On December 15, taxi management company Queens Medallion Leasing filed a petition to intervene in the lawsuit. This essentially allows their position to be heard, even though they are not a direct party to the lawsuit. They filed it because they have an interest in its outcome. It also helps the court see the case from another interested party’s perspective.
Queens Medallion Leasing claims that a rate increase for taxis – and not for Uber and Lyft – will give Uber and Lyft an unfair competitive advantage.
All taxi owners and operators face significant survival challenges. We all know this to be true. If the taxis have to charge more (pending the outcome of this case), but Uber does not, then the competitive balance will be tipped even further in favor of Uber. In essence, the intervenor opposes Uber’s petition to nullify the TLC’s rule as applied to Uber or, at the very least, claims that both Uber and taxis be subject to the rate increase pending the outcome of the case.

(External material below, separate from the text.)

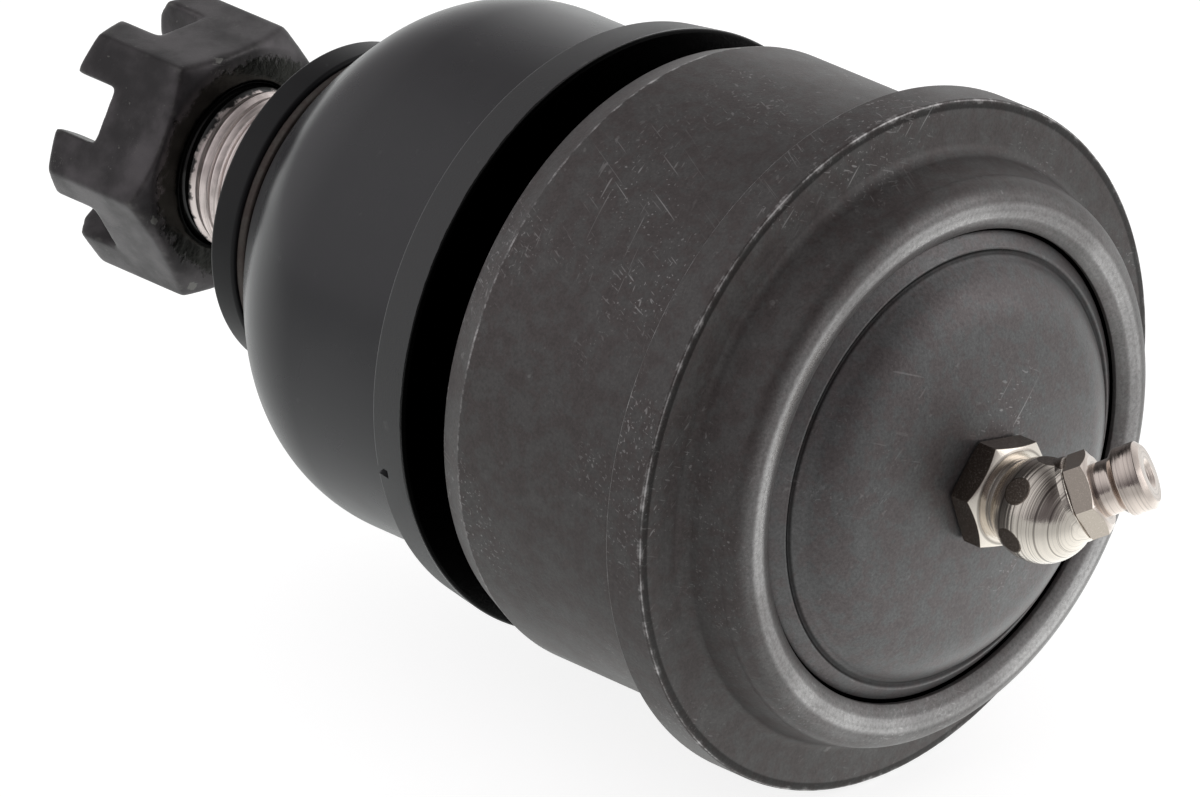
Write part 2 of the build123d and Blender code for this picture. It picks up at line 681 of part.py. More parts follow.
# ------------------------------------------------------ check ball and spring
# The spring's fine round wire is drawn with six flats, to keep the coil light.
# The ball rests against the cone under the port.
cone_apex = port_start + NIPPLE_PORT_RADIUS / tan(radians(NIPPLE_CONE_ANGLE))
check_ball_at = cone_apex - CHECK_BALL_RADIUS / sin(radians(NIPPLE_CONE_ANGLE)) - CHECK_BALL_GAP
check_spring_start = nipple_stem_start + CHECK_SPRING_SEAT
with BuildPart() as check_ball:
    with Locations(fitting_centre + nipple_direction * check_ball_at):
        Sphere(CHECK_BALL_RADIUS)
check_ball.part.label = "check_ball"
export_step(check_ball.part, "parts/check_ball.step")

coil_radius = NIPPLE_BORE_RADIUS - CHECK_WIRE_RADIUS - CHECK_BALL_GAP
ball_touch = sqrt((CHECK_BALL_RADIUS + CHECK_WIRE_RADIUS) ** 2 - coil_radius ** 2)
coil_end = check_ball_at - ball_touch - CHECK_BALL_GAP
with BuildPart() as check_spring:
    with BuildLine():
        coil = Helix(
            CHECK_SPRING_PITCH,
            coil_end - check_spring_start,
            coil_radius,
            center=fitting_centre + nipple_direction * check_spring_start,
            direction=nipple_direction,
        )
    with BuildSketch(Plane(coil @ 0, z_dir=coil % 0)):
        RegularPolygon(CHECK_WIRE_RADIUS, HEX_SIDES)
    sweep(is_frenet=True)
check_spring.part.label = "check_spring"
export_step(check_spring.part, "parts/check_spring.step")
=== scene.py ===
"""Finished surfaces, light and camera for a press-in suspension ball joint.

Fields that hold lengths are in millimetres, and angles are in degrees. The
meshes are made in metres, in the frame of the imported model: the origin is the
ball's centre, +X runs to the cover and the grease fitting, and +Z is up.
"""

import logging
import math
from dataclasses import dataclass
from enum import Enum
from functools import reduce
from typing import Iterable, Sequence

import bmesh
import bpy
from mathutils import Matrix, Vector


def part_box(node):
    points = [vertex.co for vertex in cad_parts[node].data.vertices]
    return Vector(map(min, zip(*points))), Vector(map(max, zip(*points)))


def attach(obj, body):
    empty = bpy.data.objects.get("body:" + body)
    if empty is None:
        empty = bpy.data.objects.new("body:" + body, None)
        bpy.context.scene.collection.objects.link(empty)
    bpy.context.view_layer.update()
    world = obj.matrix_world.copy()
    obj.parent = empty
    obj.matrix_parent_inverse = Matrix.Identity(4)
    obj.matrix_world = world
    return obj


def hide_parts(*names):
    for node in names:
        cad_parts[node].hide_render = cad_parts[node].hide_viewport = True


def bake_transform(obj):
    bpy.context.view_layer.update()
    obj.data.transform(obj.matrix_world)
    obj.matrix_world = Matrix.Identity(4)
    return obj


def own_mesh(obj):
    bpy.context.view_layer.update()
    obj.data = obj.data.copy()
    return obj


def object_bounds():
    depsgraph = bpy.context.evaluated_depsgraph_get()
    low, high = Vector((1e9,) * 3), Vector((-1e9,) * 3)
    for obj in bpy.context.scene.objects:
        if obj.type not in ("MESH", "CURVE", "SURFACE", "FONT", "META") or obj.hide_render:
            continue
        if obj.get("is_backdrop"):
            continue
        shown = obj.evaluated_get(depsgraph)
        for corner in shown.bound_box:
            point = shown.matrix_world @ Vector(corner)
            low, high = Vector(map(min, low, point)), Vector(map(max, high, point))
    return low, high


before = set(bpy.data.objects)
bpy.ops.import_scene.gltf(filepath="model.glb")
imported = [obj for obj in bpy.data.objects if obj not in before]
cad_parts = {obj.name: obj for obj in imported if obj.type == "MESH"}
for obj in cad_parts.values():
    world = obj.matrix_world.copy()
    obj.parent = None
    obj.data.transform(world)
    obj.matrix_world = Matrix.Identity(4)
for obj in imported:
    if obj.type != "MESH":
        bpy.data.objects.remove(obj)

MM = 0.001
MERGE_DISTANCE = 1e-7
WELD_DISTANCE = 1e-6
COPLANAR_ANGLE = 0.4
SMOOTH_ANGLE = 24.0
LONGEST_REACH = 0.48
HEX_LEAN = math.tan(math.radians(30.0))
BLACK = (0.001, 0.001, 0.001)
WHITE = (1.0, 1.0, 1.0)
log = logging.getLogger("ball_joint")

Point = tuple[float, float]
Colour = tuple[float, float, float]


# --------------------------------------------------------------- outlines
@dataclass(frozen=True)
class Corner:
    """One corner of an outline that is turned about the X axis.

    Args:
        x: station along the axis.
        r: distance from the axis.
        rounding: radius that the corner is rounded to.
        steps: pieces that the rounding is divided into.
    """

    x: float
    r: float
    rounding: float = 0.0
    steps: int = 5


def arc(centre: Point, radius: float, start: float, end: float, steps: int) -> list[Corner]:
    """Points on an arc of an outline.

    Args:
        centre: station and distance from the axis of the arc's centre.
        radius: radius of the arc.
        start: angle of the first point, from +X towards the outside.
        end: angle of the last point.
        steps: pieces that the arc is divided into.

    Returns:
        The corners along the arc, both ends included.
    """
    angles = [math.radians(start + (end - start) * i / steps) for i in range(steps + 1)]
    return [Corner(centre[0] + radius * math.cos(a), centre[1] + radius * math.sin(a)) for a in angles]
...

We will likely have to wait until January 31, 2023 for answers. At that time, Justice Engoron will decide whether to grant Uber a preliminary injunction, preventing the TLC from implementing the new pay rule pending the outcome of the case. If the preliminary injunction is granted, Uber will not have to comply with the new pay rule until the Court makes a final decision on the merits of Uber’s lawsuit. If the Court does not grant the preliminary injunction, the lawsuit will move forward, but Uber will have to comply with the new pay rule pending the outcome of the lawsuit.
One thing is for sure for the moment: Uber will use all its financial resources and its army of lawyers to obtain that preliminary injunction. This will enable Uber to continue to operate without making changes and will surely give them an unfair competitive edge, which they have sought and many times exploited at every turn since they entered the NYC FHV marketplace.